WRITTEN PROBLEM: Lines containing the word "axis" are the ones to copy from the records below.

ROWS:
— begin —
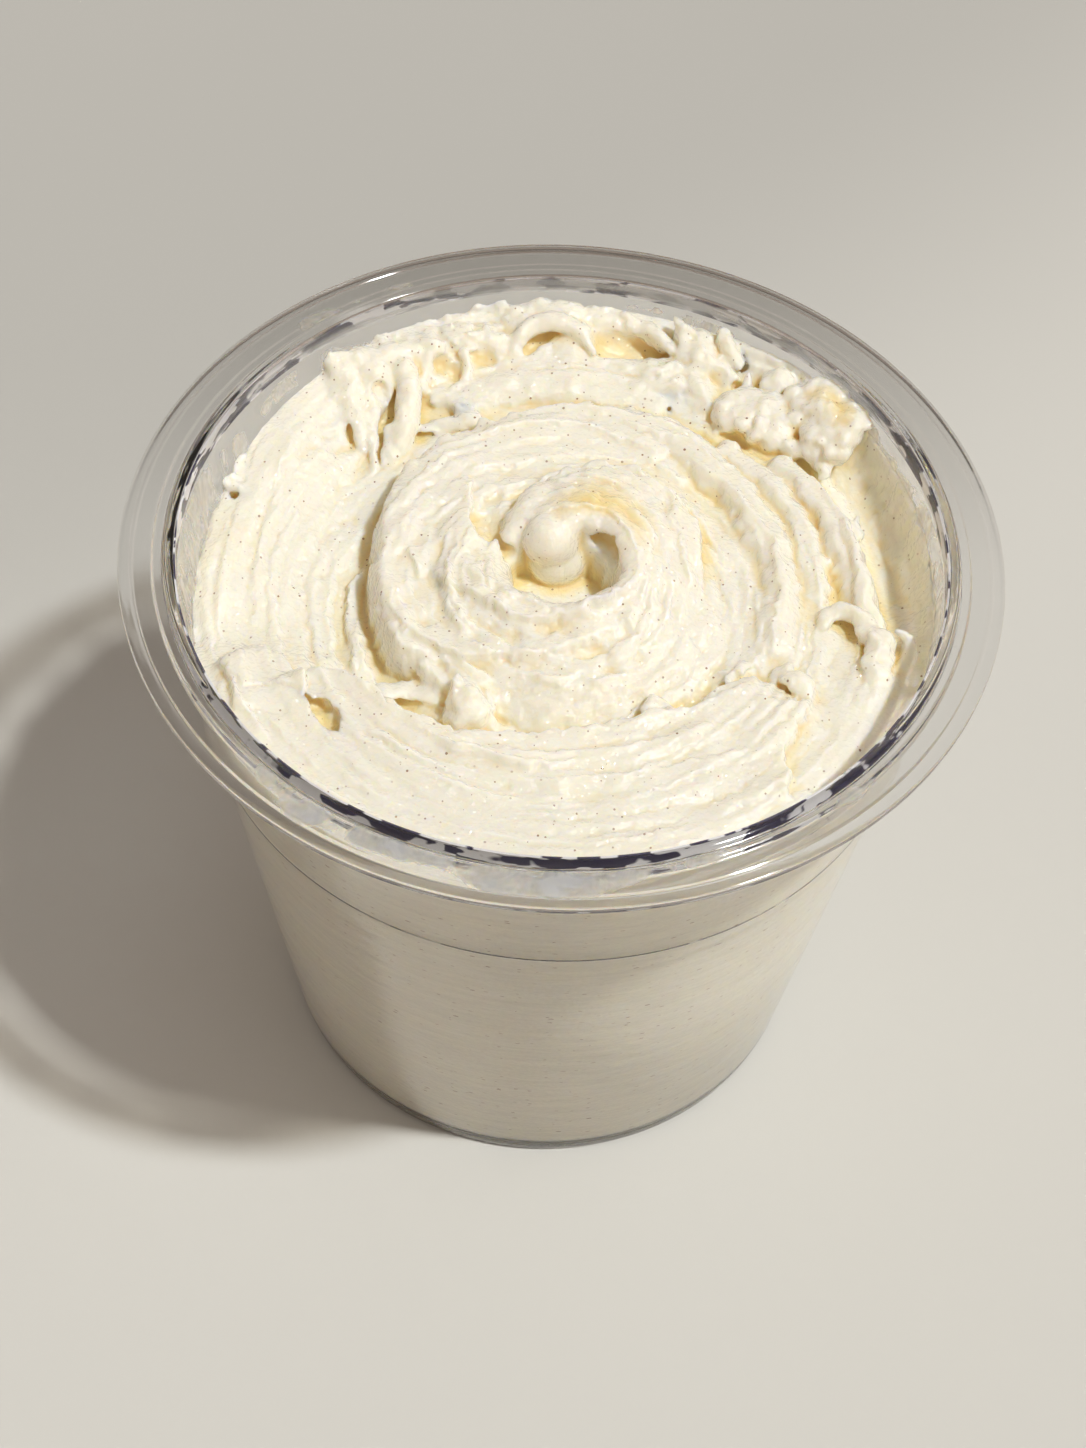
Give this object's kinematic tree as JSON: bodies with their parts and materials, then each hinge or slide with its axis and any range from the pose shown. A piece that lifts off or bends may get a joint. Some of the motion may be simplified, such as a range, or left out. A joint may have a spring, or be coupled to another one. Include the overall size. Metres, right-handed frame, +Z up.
{
  "type": "ice cream tub",
  "caption": "Clear flanged plastic tub, open at the top, filled with vanilla ice cream whose surface is worked into a deep swirl with a curled tip and ragged edges.",
  "frame": {"origin": "middle of the tub's foot, on the surface that it stands on", "axes": "+Z up through the middle of the tub; -Y is the side shown in front; +X to its right"},
  "size_m": [0.111, 0.111, 0.0875],
  "materials": {
    "clear_plastic": "clear moulded plastic, glossy",
    "vanilla_ice_cream": "soft moist dairy cream with fine vanilla specks, satin"
  },
  "bodies": {
    "root": {"tub": "clear_plastic", "ice_cream": "vanilla_ice_cream"}
  },
  "joints": []
}
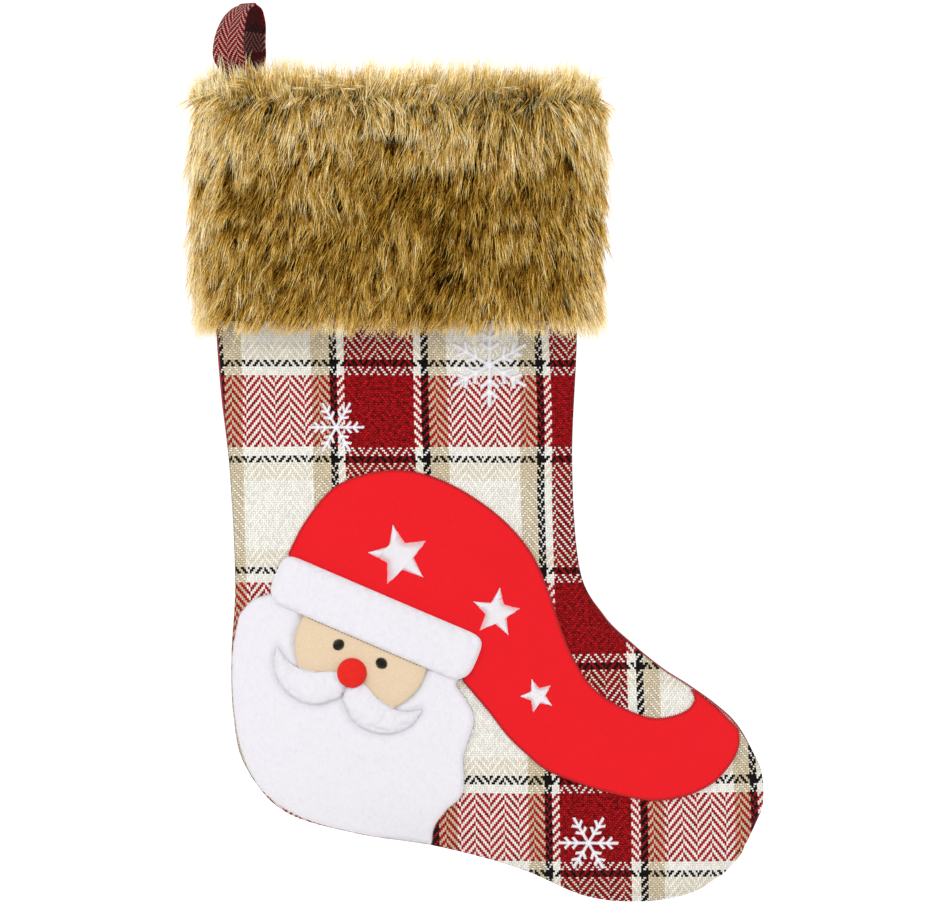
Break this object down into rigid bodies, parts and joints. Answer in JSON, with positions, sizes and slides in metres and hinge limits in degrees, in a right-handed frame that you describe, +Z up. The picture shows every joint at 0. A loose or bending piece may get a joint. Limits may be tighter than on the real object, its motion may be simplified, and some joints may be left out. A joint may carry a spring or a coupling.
{
  "type": "hanging stocking",
  "caption": "Plaid fabric stocking with a long-pile cuff, an open mouth for gifts, a bearded winter figure sewn on the front and a woven loop to hang it by.",
  "frame": {"origin": "the hook seat: the point of the loop's crown, on its inner face, that rests on a hook or nail", "axes": "+Z up, the decorated front faces -Y, the toe points to +X"},
  "size_m": [0.3119, 0.074, 0.4854],
  "materials": {
    "plaid_fabric": "yarn-dyed herringbone weave, matt",
    "red_backing": "plain brushed weave, matt",
    "lining_fabric": "plain light weave, matt",
    "faux_fur": "long pile, golden brown with dark roots",
    "facing_fabric": "knitted ground of the pile fabric",
    "white_plush": "short dense pile",
    "red_felt": "smooth felt",
    "skin_felt": "smooth felt",
    "white_thread": "satin stitch",
    "red_thread": "edge stitch",
    "black_thread": "satin stitch",
    "strap_fabric": "yarn-dyed herringbone weave, matt"
  },
  "bodies": {
    "stocking": {"front_panel": "plaid_fabric", "back_panel": "red_backing", "front_lining": "lining_fabric", "back_lining": "lining_fabric", "cuff_facing": "facing_fabric", "cuff_front": "faux_fur", "cuff_back": "faux_fur", "loop_seam_tail": "strap_fabric", "loop_bartack": "red_thread", "hat": "red_felt", "hat_brim": "white_plush", "beard": "white_plush", "face_patch": "skin_felt", "nose": "red_felt", "moustache_left": "white_plush", "moustache_right": "white_plush", "left_eye": "black_thread", "right_eye": "black_thread", "hat_stitching": "red_thread", "beard_stitching": "white_thread", "brim_stitching": "white_thread", "star_large": "white_thread", "star_medium": "white_thread", "star_small": "white_thread", "snowflake_upper_left": "white_thread", "snowflake_upper_right": "white_thread", "snowflake_toe": "white_thread"},
    "loop": {"hanging_loop": "strap_fabric"}
  },
  "joints": [
    {"name": "loop_swing", "type": "hinge", "parent": "stocking", "child": "loop", "pos_m": [0, 0, -0.043], "axis": [0.7694, -0.6388, 0], "range_deg": [-45, 45]}
  ]
}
— end —
SOLUTION:
Give this object's kinematic tree as JSON: bodies with their parts and materials, then each hinge or slide with its axis and any range from the pose shown. A piece that lifts off or bends may get a joint. Some of the motion may be simplified, such as a range, or left out. A joint may have a spring, or be coupled to another one. Include the overall size. Metres, right-handed frame, +Z up.
    {"name": "loop_swing", "type": "hinge", "parent": "stocking", "child": "loop", "pos_m": [0, 0, -0.043], "axis": [0.7694, -0.6388, 0], "range_deg": [-45, 45]}